Perhaps the biggest treats were 25 or 6 to 4 which Lamm sang lead on, possibly for the first time since he recorded the demo back in 1969. In addition to Lamm's vocals there's some fiery guitar work shared by Hank Lindenman and Chicago's own Keith Howland. The other "treat" is All the Years which not only appeared on Lamm's Life Is Good In My Neighbourhood album but also would have been the opening track on Chicago's ill-fated unreleased Stone of Sisyphus album.

The bootleg also includes what I believe were the songs Lamm performed during his sound check, another take of All the Years as well as When Will the World Be Like Lovers which was initially recorded by Chicago for Chicago 18 but ended up not making it onto the album.
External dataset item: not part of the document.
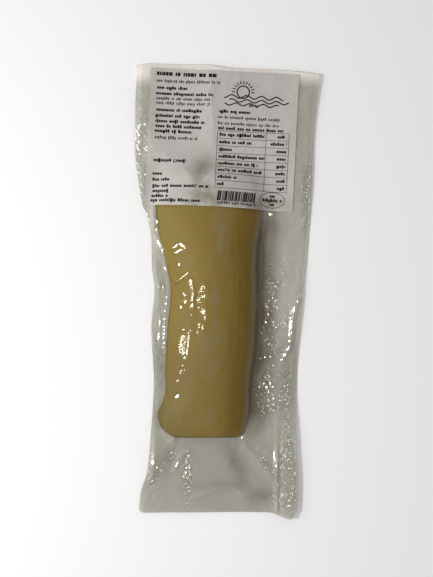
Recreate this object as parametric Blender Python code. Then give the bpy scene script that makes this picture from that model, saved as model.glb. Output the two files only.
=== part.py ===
"""Vacuum pack of salted dried cod: one cod loin in a clear pouch, with a paper label.

The pack lies on its back with the label up. X runs across the pouch, Y runs along it
towards the labelled end and Z is up. The origin is under the middle of the pack, on the
surface that it lies on. All sizes are in metres.

Both solids come from one height field. A flat grid is fitted into the pouch's outline,
extruded to a slab, and its two skins are then moved to the heights worked out below.
"""

import math

import bmesh
import bpy
from mathutils import Matrix, Vector

MM = 0.001

# Pouch: a flat bag of 100 x 250 mm, drawn in at the waist where the film takes up the loin.
POUCH_LENGTH = 250 * MM
SEAM_THICKNESS = 0.6 * MM
GRID_COLUMNS = 30
GRID_ROWS = 64

# Each edge is (place along the edge, place across it), in millimetres.
LEFT_EDGE = (
    (-126, -49), (-116, -47.5), (-105, -44), (-82, -42), (-52, -40.5), (-24, -42), (-1, -40),
    (9, -41.5), (26, -42), (38, -44), (46, -47), (56, -48.5), (79, -51), (106, -50.5), (126, -49.5),
)
RIGHT_EDGE = (
    (-126, 38.5), (-107, 39.5), (-82, 38.5), (-49, 39), (-22, 40.5), (4, 42.5), (31, 45.5),
    (49, 46.5), (79, 47.5), (106, 49), (126, 51),
)
HEAD_EDGE = ((-51, 125), (-43, 126.5), (-13, 126), (5, 123.5), (23, 123.5), (36, 122.5), (51, 120))
FOOT_EDGE = ((-49, -122.5), (23, -122.5), (28, -123.5), (33, -125.5), (38, -126.5))
FOOT_CORNER_CUT = 1.2 * MM

# Cod loin: its outline in plan and the height of its crest, in the same form.
COD_HEAD = 68 * MM
COD_FOOT = -81 * MM
COD_LEFT = (
    (-81, -29), (-75, -36), (-68, -38.5), (-58, -34.5), (-45, -34.5), (-20, -33), (4, -31.5),
    (25, -36), (44, -39.5), (60, -37), (68, -33),
)
COD_RIGHT = ((-81, 8.5), (-75, 10.5), (-50, 13), (-30, 15.5), (-5, 16.5), (25, 17), (44, 19.5), (60, 18), (68, 13))
CREST_LINE = ((-81, -12), (-40, -9), (0, -7), (44, -8), (68, -10))
CREST_HEIGHT = ((-81, 8.5), (-60, 11), (-20, 13), (20, 13), (50, 11.5), (68, 9))
RIM_SHARE = 0.36
SHOULDER = 4 * MM
SHOULDER_DROP = 0.45

# How far the film tents outwards from the loin before it meets the back film.
TENT_LEFT = 5 * MM
TENT_RIGHT = 9 * MM
TENT_HEAD = 13 * MM
TENT_FOOT = 8 * MM

# The seams lift off the surface in slow waves: (mean lift, swing, wave length, phase).
WAVE_LEFT = (1.5 * MM, 1.0 * MM, 47 * MM, 0.6)
WAVE_RIGHT = (1.1 * MM, 0.7 * MM, 74 * MM, 2.2)
WAVE_HEAD = (1.3 * MM, 0.8 * MM, 58 * MM, 1.4)
WAVE_FOOT = (0.9 * MM, 0.6 * MM, 64 * MM, 4.0)
END_RISE = 34 * MM
LEAST_SEAM = 5 * MM

# The side seam at the foot is pleated: right of this line it lies on top of the pouch.
PLEAT_COLUMN = 26
PLEAT_TOP = -58 * MM
PLEAT_RISE = 1.5 * MM

# Long soft folds in the film: (start, end, height, half width), in millimetres.
FOLDS = (
    ((9, -80), (35, -112), 1.0, 4.0),
    ((-28, -80), (-41, -103), 0.9, 3.5),
    ((-9, 123), (-9, 78), 1.1, 4.5),
    ((14, 66), (41, 92), 1.0, 4.5),
    ((-34, 66), (-47, 96), 0.9, 4.0),
    ((20, 22), (43, 30), 0.7, 4.0),
    ((18, -40), (38, -34), 0.7, 4.0),
)

# Paper label, stuck to the front film across the head of the pouch.
LABEL_WIDTH = 82 * MM
LABEL_HEIGHT = 76 * MM
LABEL_CENTRE = Vector((-2.6 * MM, 84.1 * MM, 0))
LABEL_TURN = math.radians(-2.8)
LABEL_GAP = 0.3 * MM
LABEL_THICKNESS = 0.3 * MM


def smooth_step(low, high, value):
    """0 below low, 1 above high, and a smooth rise between them."""
    share = min(max((value - low) / (high - low), 0), 1)
    return share * share * (3 - 2 * share)


def through(stations, place):
    """The smooth curve through these stations at a place in metres. It never overshoots one."""
    keys = [key * MM for key, _ in stations]
    values = [value * MM for _, value in stations]
    place = min(max(place, keys[0]), keys[-1])
    slopes = [(values[i + 1] - values[i]) / (keys[i + 1] - keys[i]) for i in range(len(keys) - 1)]
    span = max(i for i, key in enumerate(keys[:-1]) if key <= place)

    def tangent(i):
        if i in (0, len(keys) - 1):
            return slopes[0 if i == 0 else -1]
        before, after = slopes[i - 1], slopes[i]
        return 0 if before * after <= 0 else 2 * before * after / (before + after)

    width = keys[span + 1] - keys[span]
    t = (place - keys[span]) / width
    start = (1 + 2 * t) * (1 - t) ** 2 * values[span] + t * (1 - t) ** 2 * width * tangent(span)
    end = t * t * (3 - 2 * t) * values[span + 1] - t * t * (1 - t) * width * tangent(span + 1)
    return start + end


def in_outline(across, along):
    """The point of the pouch's outline at these shares, each from 0 to 1, of its width and length."""
    level = (along - 0.5) * POUCH_LENGTH
    left, right = through(LEFT_EDGE, level), through(RIGHT_EDGE, level)
    x = left + across * (right - left)
    foot, head = through(FOOT_EDGE, x), through(HEAD_EDGE, x)
    return x, foot + along * (head - foot)


def inside_cod(x, y):
    """How far a point is inside the loin's outline in plan, below 0 outside it, and the tent there."""
    sides = (
        (x - through(COD_LEFT, y), TENT_LEFT),
        (through(COD_RIGHT, y) - x, TENT_RIGHT),
        (COD_HEAD - y, TENT_HEAD),
        (y - COD_FOOT, TENT_FOOT),
    )
    outside = [(-depth, tent) for depth, tent in sides if depth < 0]
    if not outside:
        return min(sides)
    share = math.hypot(*(depth / tent for depth, tent in outside))
    tent = max(outside)[1]
    return -share * tent, tent


def cod_height(x, y):
    """The height of the front film over the loin and of its tent round it, above the back film."""
    crest, top = through(CREST_LINE, y), through(CREST_HEIGHT, y)
    side = through(COD_LEFT if x < crest else COD_RIGHT, y)
    across = min(abs((x - crest) / (side - crest)), 1)
    dome = top * (RIM_SHARE + (1 - RIM_SHARE) * (1 - across**2))
    depth, tent = inside_cod(x, y)
    if depth >= 0:
        return dome * (1 - SHOULDER_DROP * (1 - min(depth / SHOULDER, 1)) ** 2)
    return dome * (1 - SHOULDER_DROP) * max(1 + depth / tent, 0) ** 2


def fold_height(x, y):
    """What the long folds add, each highest in its middle and gone at its ends."""
    added = 0
    for start, end, height, half_width in FOLDS:
        foot = Vector(start) * MM
        run = Vector(end) * MM - foot
        reach = Vector((x, y)) - foot
        along = reach.dot(run) / run.length_squared
        if 0 < along < 1:
            aside = (reach - along * run).length / (half_width * MM)
            added += height * MM * math.sin(math.pi * along) * math.exp(-aside * aside)
    return added


def wave(settings, place):
    mean, swing, length, phase = settings
    return mean + swing * math.sin(math.tau * place / length + phase)


def seam_lift(x, y):
    """How far the seams have lifted off the surface. It is 0 under the loin."""
    left_edge, right_edge = through(LEFT_EDGE, y), through(RIGHT_EDGE, y)
    left_foot = max(through(COD_LEFT, y) - TENT_LEFT / 2, left_edge + LEAST_SEAM)
    left = smooth_step(-left_foot, -left_edge, -x)
    right = smooth_step(through(COD_RIGHT, y) + TENT_RIGHT / 2, right_edge, x)
    head = smooth_step(COD_HEAD + TENT_HEAD / 2, COD_HEAD + TENT_HEAD / 2 + END_RISE, y)
    foot = smooth_step(TENT_FOOT / 2 - COD_FOOT, TENT_FOOT / 2 - COD_FOOT + END_RISE, -y)
    sides = left * wave(WAVE_LEFT, y) + right * wave(WAVE_RIGHT, y)
    return sides + head * wave(WAVE_HEAD, x) + foot * wave(WAVE_FOOT, x)


def pleat_lift(column, y):
    """The pleated seam strip at the foot lies on top of the panel beside it."""
    if column <= PLEAT_COLUMN:
        return 0
    return PLEAT_RISE * smooth_step(-PLEAT_TOP, END_RISE - PLEAT_TOP, -y)


def slab(name, low, high):
    """A grid over the pouch's outline, extruded to a slab whose skins are at low and high.

    low and high take x, y and the grid column and give a height.
    """
    bpy.ops.mesh.primitive_grid_add(x_subdivisions=GRID_COLUMNS, y_subdivisions=GRID_ROWS, size=1)
    solid = bpy.context.object
    solid.name = solid.data.name = name
    mesh = bmesh.new()
    mesh.from_mesh(solid.data)
    raised = bmesh.ops.extrude_face_region(mesh, geom=mesh.faces[:])["geom"]
    upper = {item for item in raised if isinstance(item, bmesh.types.BMVert)}
    for point in mesh.verts:
        across, along = point.co.x + 0.5, point.co.y + 0.5
        x, y = in_outline(across, along)
        if along == 0 and across in (0, 1):
            x += FOOT_CORNER_CUT * (1 - 2 * across)
            y += FOOT_CORNER_CUT
        surface = high if point in upper else low
        point.co = (x, y, surface(x, y, round(across * GRID_COLUMNS)))
    bmesh.ops.triangulate(mesh, faces=mesh.faces[:], quad_method="SHORT_EDGE")
    bmesh.ops.recalc_face_normals(mesh, faces=mesh.faces[:])
    mesh.to_mesh(solid.data)
    mesh.free()
    return solid


def back_film(x, y, column):
    return seam_lift(x, y) + pleat_lift(column, y)


def front_film(x, y, column):
    return back_film(x, y, column) + SEAM_THICKNESS + cod_height(x, y) + fold_height(x, y)


def label_back(x, y, column):
    return front_film(x, y, column) + LABEL_GAP


def label_front(x, y, column):
    return label_back(x, y, column) + LABEL_THICKNESS


def material(name, colour, roughness):
    finish = bpy.data.materials.new(name)
    finish.use_nodes = True
    shader = finish.node_tree.nodes["Principled BSDF"]
    shader.inputs["Base Color"].default_value = (*colour, 1)
    shader.inputs["Roughness"].default_value = roughness
    return finish


def put_in(collection, solid):
    for other in solid.users_collection:
        other.objects.unlink(solid)
    collection.objects.link(solid)


def clear_scene():
    for thing in list(bpy.data.objects):
        bpy.data.objects.remove(thing)


def make_pouch(parts):
    pouch = slab("vacuum_pouch", back_film, front_film)
    pouch.data.shade_smooth()
    pouch.data.set_sharp_from_angle(angle=math.radians(60))
    pouch.data.materials.append(material("cod in clear film", (0.36, 0.28, 0.12), 0.25))
    put_in(parts, pouch)


def make_label(parts, cutters):
    """A skin just above the front film, cut to the label's rectangle."""
    label = slab("paper_label", label_back, label_front)
    label.data.materials.append(material("label paper", (0.62, 0.60, 0.57), 0.8))
    put_in(parts, label)

    bpy.ops.mesh.primitive_cube_add(size=1)
    cutter = bpy.context.object
    cutter.name = "label_outline"
    cutter.data.transform(Matrix.Diagonal((LABEL_WIDTH, LABEL_HEIGHT, 0.2, 1)))
    cutter.location = LABEL_CENTRE
    cutter.rotation_euler.z = LABEL_TURN
    cutter.hide_render = True
    cutter.display_type = "WIRE"
    put_in(cutters, cutter)

    trim = label.modifiers.new("trim to the outline", "BOOLEAN")
    trim.operation = "INTERSECT"
    trim.object = cutter


def main():
    clear_scene()
    parts = bpy.data.collections.new("salted dried cod pack")
    cutters = bpy.data.collections.new("cutters")
    for collection in (parts, cutters):
        bpy.context.scene.collection.children.link(collection)
    make_pouch(parts)
    make_label(parts, cutters)


main()
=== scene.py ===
# %% [markdown]
# # A vacuum pack of salted dried cod
#
# One loin of salted cod lies in a clear pouch, and a printed paper label is stuck across its
# head. The frame holds two plain solids: the pouch with the loin inside it, and the label. This
# lesson dresses them: a real film, the loin that shows through it, the paper and its print.

import math
import random

import bmesh
import bpy
import numpy as np
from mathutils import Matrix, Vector, noise
from mathutils.bvhtree import BVHTree


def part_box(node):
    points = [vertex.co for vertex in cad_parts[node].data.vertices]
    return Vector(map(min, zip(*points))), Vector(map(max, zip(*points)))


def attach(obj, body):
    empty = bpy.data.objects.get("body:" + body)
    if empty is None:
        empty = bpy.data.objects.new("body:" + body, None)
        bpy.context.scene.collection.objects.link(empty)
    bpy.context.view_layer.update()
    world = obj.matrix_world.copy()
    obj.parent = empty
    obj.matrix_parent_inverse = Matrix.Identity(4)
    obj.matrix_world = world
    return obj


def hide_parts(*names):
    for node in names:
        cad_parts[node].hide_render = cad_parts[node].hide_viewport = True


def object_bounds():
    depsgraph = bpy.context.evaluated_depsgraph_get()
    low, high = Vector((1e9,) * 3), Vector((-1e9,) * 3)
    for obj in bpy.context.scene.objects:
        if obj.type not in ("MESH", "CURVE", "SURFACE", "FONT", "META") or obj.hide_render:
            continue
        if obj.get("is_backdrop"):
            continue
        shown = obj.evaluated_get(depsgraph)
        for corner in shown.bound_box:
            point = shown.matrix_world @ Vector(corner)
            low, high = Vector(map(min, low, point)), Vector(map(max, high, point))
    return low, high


MM = 0.001
PER_MM = 1 / MM
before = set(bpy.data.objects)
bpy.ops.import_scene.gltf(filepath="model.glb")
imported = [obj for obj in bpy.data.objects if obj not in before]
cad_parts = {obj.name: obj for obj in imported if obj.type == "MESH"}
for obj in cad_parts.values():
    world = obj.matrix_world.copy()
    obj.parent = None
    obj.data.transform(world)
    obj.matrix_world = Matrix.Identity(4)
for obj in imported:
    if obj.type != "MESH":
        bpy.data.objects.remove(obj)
CAD_BOX = [list(corner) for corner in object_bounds()]
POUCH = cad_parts["vacuum_pouch"]
print("frame:", [round((high - low) / MM, 1) for low, high in zip(*CAD_BOX)], "mm")

# %% [markdown]
# ## Hands
#
# A few small helpers do what a hand does in the viewport: pick a thing up, give it a thickness,
# move the points of its mesh, and feel for the height of a surface by dropping a plumb line on it.

# %% Selecting and shaping
def pick(*things):
    """Selects only these things. The first is the active one."""
    if bpy.context.object and bpy.context.object.mode != "OBJECT":
        bpy.ops.object.mode_set(mode="OBJECT")
    bpy.ops.object.select_all(action="DESELECT")
    for thing in things:
        thing.select_set(True)
    bpy.context.view_layer.objects.active = things[0]
    return things[0]


def named(name):
    """Names the thing that was just added, and its mesh."""
    thing = bpy.context.object
    thing.name = thing.data.name = name
    return thing


def on_whole_mesh(thing, operator, **settings):
    """Runs one operator of edit mode on all of a thing."""
    pick(thing)
    bpy.ops.object.mode_set(mode="EDIT")
    bpy.ops.mesh.select_all(action="SELECT")
    operator(**settings)
    bpy.ops.object.mode_set(mode="OBJECT")


def thicken(thing, thickness):
    """Gives a flat sheet its thickness, on its upper side."""
    wall = pick(thing).modifiers.new("thickness", "SOLIDIFY")
    wall.thickness, wall.offset = thickness, 1
    bpy.ops.object.modifier_apply(modifier=wall.name)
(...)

It did however later appear on Lamm's Life Is Good In My Neighbourhood album.

Perhaps what makes this live set so enjoyable is that it hearkens back to Chicago's much more creative period in the seventies and shows that Lamm still has the songwriting chops which made him the premier songwriter for Chicago in their seventies heyday.

(see also Michael Fortes review on the Rasputin Manifesto)


starbender said...

I honestly haven't heard any of his solo music, But I Luv'd Chicago. What a great band!

Ben Heller said...

I sometimes wondered whether they thought "If You Leave Me Now" was a bit of a millstone. For most people, that's all they ever remember, and especially when you consider they had such a diverse repertoire.

Shannon said...

I am with Starbender here... I wish I was more informed on the subject, all I know is that I love chicago.. hope that's ok..=)

Perplexio said...

Starbender: Yeah they are/were. Lamm put out a solo album in 2003 titled Subtlety and Passion which hearkened back a bit more to their 70s sound. This live performance featured a lot of the songs from that CD that if you didn't know better you'd swear were Chicago songs.

Ben: But if it weren't If You Leave Me Now it probably would have been Colour My World. All If You Leave Me Now really did was replace Colour My World as the song most people identitified most with Chicago.

Shannon; Of course that's okay. :-) But much like I did with Starbender, I highly recommend Lamm's solo work. Especially his 1993 Life is Good in My Neighbourhood album and his 2003 Subtlety and Passion album. For non-Chicago albums they sound a lot like Chicago.

M. B. said...

I onestly don't like any album by Robert but I have to say that I like his style very very much.
We should don't forget he is the composer of many of Chicago's beautiful songs and he is an expert of music. He could/can give you whatever you need, from jazzy tunes to funky, to more rock 'n' roll.
When I see Robert I immediately think at the band, I think at the elegance because he's elegant just like the group itself.
I like his dressing style and I like his humor...
I remember what he said about the Chicago logo in the "LIVE BY REQUEST VIDEO".
After a question about - where did this logo came from -(it's really one of the most famous logos), he reply: "from a man who worked at the Coca Cola Company" or something...
I liked the way he said that, and if you thought about the argument of the speaking you will realize that both logos are really similar.
I definitely admire him and I think there's something in common between us. Probably the fact that we are heartbreakers, and we like women very much.
I don't want to be like Superman, I just want to be like Mr. Robert Lamm!